5. Het hof overweegt als volgt. Het Leger des Heils heeft, hoewel het hof daar uitdrukkelijk om heeft verzocht, geen rapport overgelegd over het bij tussenbeschikking opgedragen onderzoek naar de mogelijkheid om [kind] terug te plaatsen bij de moeder. Met de wél door het Leger des Heils overgelegde verslagen en het korte advies van [x] heeft het Leger des Heils het hof onvoldoende overtuigd van de noodzaak tot voortgezette uithuisplaatsing. Daar tegenover heeft de moeder het hof er wél van weten te overtuigen dat het goed met haar gaat, dat zij voldoende stabiel is om de verzorging en opvoeding van [kind] weer op zich te kunnen nemen en dat het ook in het belang van [kind] is dat zij bij haar moeder wordt teruggeplaatst. De moeder heeft aangegeven zich zeer bewust te zijn van de bijzondere problematiek van [kind], zij heeft zich daarin verdiept en zich grondig laten informeren over de mogelijkheden om deze problematiek vanuit de thuissituatie te laten behandelen. De moeder is zeer gemotiveerd en heeft zich voorzien van een netwerk waarop zij kan terugvallen. Tevens gaat zij akkoord met handhaving van de ondertoezichtstelling en staat zij open voor welke coaching en hulpverlening dan ook. Onder deze omstandigheden acht het hof het niet langer noodzakelijk dat [kind] in een instelling als [x] verblijft, althans niet voor de duur die het Leger des Heils voor ogen heeft. Het hof neemt daarbij in aanmerking dat in het door [x] beoogde traject – eerst onderzoeken of [kind] in een gezinssituatie kan functioneren en pas bij bevestigende beantwoording van die vraag onderzoeken of plaatsing bij de moeder tot de mogelijkheden behoort – nog geruime tijd zal duren voordat omtrent dat laatste duidelijkheid zal bestaan, hetgeen het hof niet in het belang van [kind] acht. Het hof is, met de moeder, van oordeel dat het niet in het belang van [kind] is wanneer zij per direct thuiskomt, en kan zich vinden in de door de moeder geschetste handelwijze tot aan de herfstvakantie.
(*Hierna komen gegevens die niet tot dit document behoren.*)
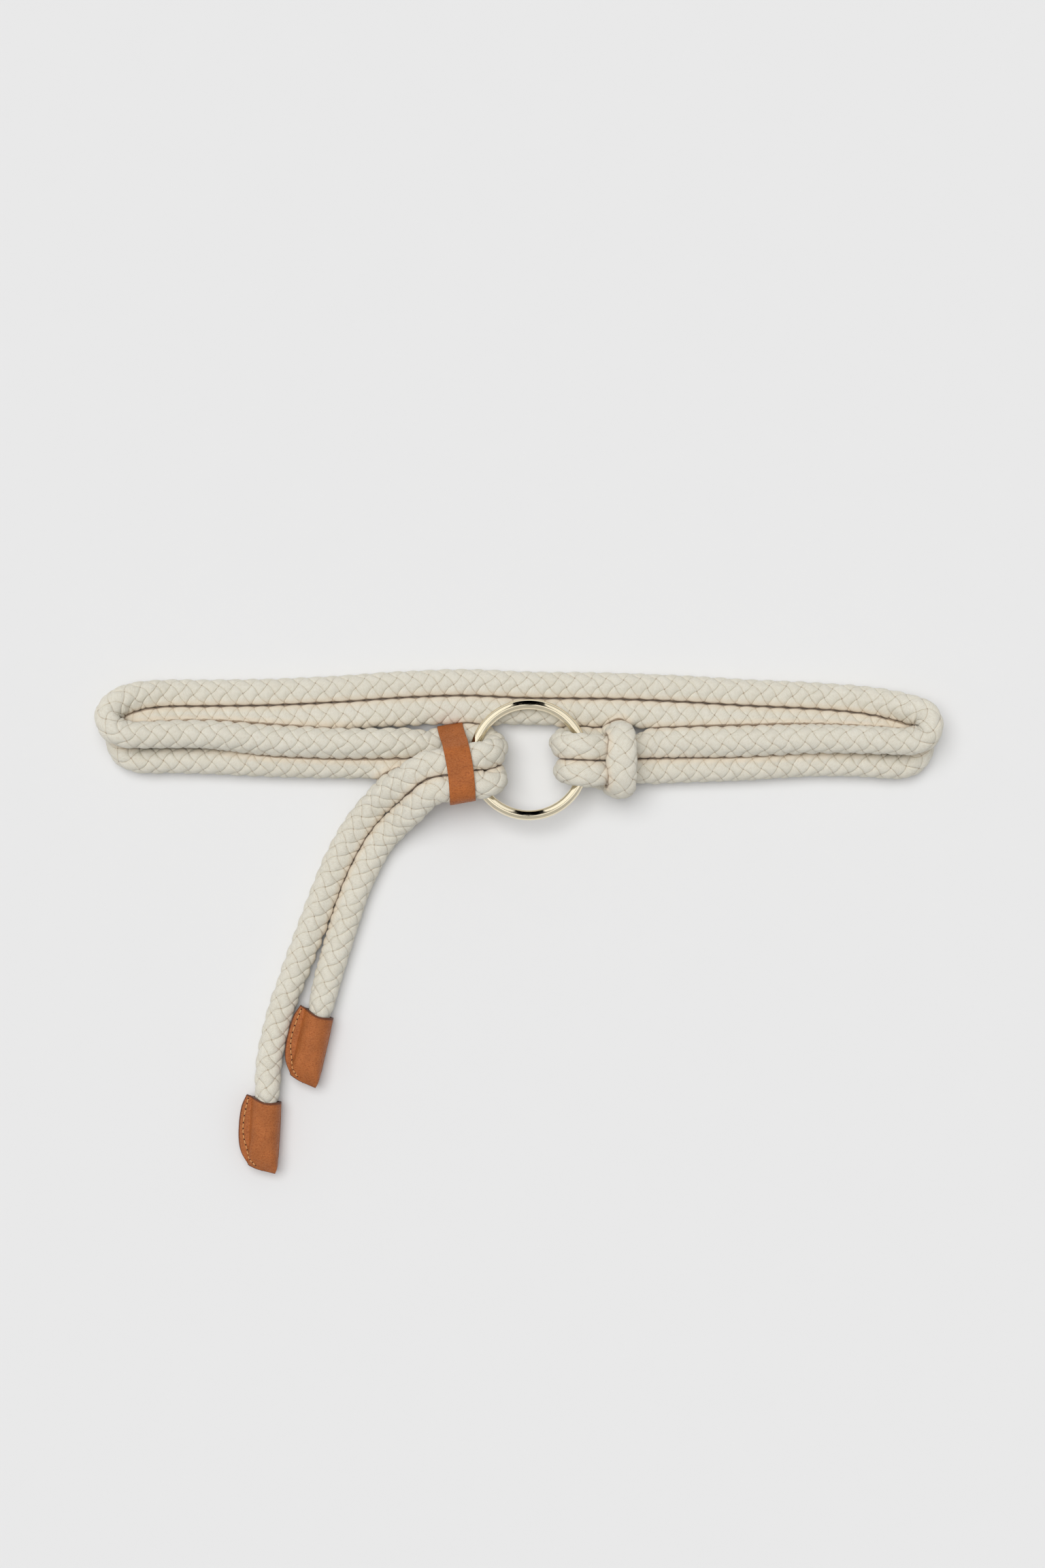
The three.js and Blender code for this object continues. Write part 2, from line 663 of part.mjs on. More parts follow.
function tail(letter, route, end) {
  const group = new THREE.Group();
  const name = `tail_${letter}`;
  group.add(piece(`${name}_cover`, tailCover(route), COTTON));
  group.add(piece(`${name}_core`, tailCore(route), FILLER));
  const tip = new THREE.Group();
  tip.position.set(...end.at, TIP_Z);
  tip.rotation.z = end.turn;
  tip.add(piece(`${name}_end_tape`, endTape(), TAPE_BUFF));
  tip.add(piece(`${name}_tip`, tipLeather(), TAN));
  tip.add(piece(`${name}_tip_thread`, tipThread(), THREAD_ORANGE));
  group.add(tip);
  return group;
}

function keeper() {
  const group = new THREE.Group();
  group.add(piece('keeper_band', keeperBand(), TAN));
  group.add(piece('keeper_thread', keeperThread(), THREAD_ORANGE));
  group.position.set(KEEPER_AT[0], KEEPER_AT[1], 0);
  group.rotation.z = KEEPER_TURN;
  return group;
}

const belt = new THREE.Group();
belt.add(piece('waist_rope_cover', waistCover(), COTTON));
belt.add(piece('waist_rope_core', waistCore(), FILLER));
const ringPiece = piece('ring', ring(), GOLD);
ringPiece.position.z = RING_Z;
belt.add(ringPiece);
belt.add(keeper());
belt.add(tail('a', TAIL_A_ROUTE, END_A));
belt.add(tail('b', TAIL_B_ROUTE, END_B));

// The origin goes to the middle of the footprint, on the surface.
const box = new THREE.Box3().setFromObject(belt, true);
const middle = box.getCenter(new THREE.Vector3());
belt.position.set(-middle.x, -middle.y, -box.min.z);

const assembly = new THREE.Group();
assembly.add(belt);

export default assembly;
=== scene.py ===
"""A braided rope waist belt with a metal ring, a leather keeper and leather end tips.

Lengths are metres. +X runs along the folded belt and +Z is up.
"""

import math

import bmesh
import bpy
import numpy as np
from bpy.props import FloatProperty, FloatVectorProperty, IntProperty, PointerProperty
from mathutils import Matrix, Vector


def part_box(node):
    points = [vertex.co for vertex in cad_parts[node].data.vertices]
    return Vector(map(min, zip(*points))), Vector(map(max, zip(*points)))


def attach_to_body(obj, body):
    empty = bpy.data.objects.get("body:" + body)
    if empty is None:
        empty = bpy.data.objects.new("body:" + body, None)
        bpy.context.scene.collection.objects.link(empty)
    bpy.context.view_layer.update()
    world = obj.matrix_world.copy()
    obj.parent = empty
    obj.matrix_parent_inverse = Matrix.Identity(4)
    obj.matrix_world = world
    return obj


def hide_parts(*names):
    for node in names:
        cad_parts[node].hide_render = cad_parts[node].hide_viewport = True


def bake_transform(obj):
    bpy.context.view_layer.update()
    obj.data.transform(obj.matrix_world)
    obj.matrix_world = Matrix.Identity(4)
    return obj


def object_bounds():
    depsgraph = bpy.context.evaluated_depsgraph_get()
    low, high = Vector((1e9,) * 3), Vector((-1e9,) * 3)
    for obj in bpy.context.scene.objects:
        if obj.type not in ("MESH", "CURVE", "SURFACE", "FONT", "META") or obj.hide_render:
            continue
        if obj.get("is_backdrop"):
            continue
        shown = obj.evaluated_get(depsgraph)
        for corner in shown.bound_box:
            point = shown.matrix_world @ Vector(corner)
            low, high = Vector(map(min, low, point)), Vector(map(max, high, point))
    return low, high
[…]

Het hof verwacht van het Leger des Heils dat zij daaraan meewerkt, met name voor wat betreft de intensivering van de omgang tussen de moeder en [kind], ook bij de moeder thuis. Aangezien [kind] tot de herfstvakantie in [x] zal blijven, ziet het hof aanleiding om de uithuisplaatsing eerst per 20 oktober 2006, zijnde de vrijdag voor de herfstvakantie, te doen eindigen.
6. Mitsdien beslist het hof als volgt.
BESLISSING OP HET HOGER BEROEP
vernietigt de bestreden beschikking voor zover het de periode na 20 oktober 2006 betreft en, in zoverre opnieuw beschikkende:
beëindigt de machtiging tot uithuisplaatsing van [kind] gedurende dag en nacht in een kinderpsychiatrische instelling met ingang van 20 oktober 2006;
verklaart deze beschikking uitvoerbaar bij voorraad;
bekrachtigt de bestreden beschikking voor het overige;
wijst het in hoger beroep meer of anders verzochte af.
Deze beschikking is gegeven door mrs. Gerretsen-Visser, Husson en Tanja-van den Broek, bijgestaan door mr. Sijbesma als griffier en uitgesproken ter openbare terechtzitting van 26 juli 2006.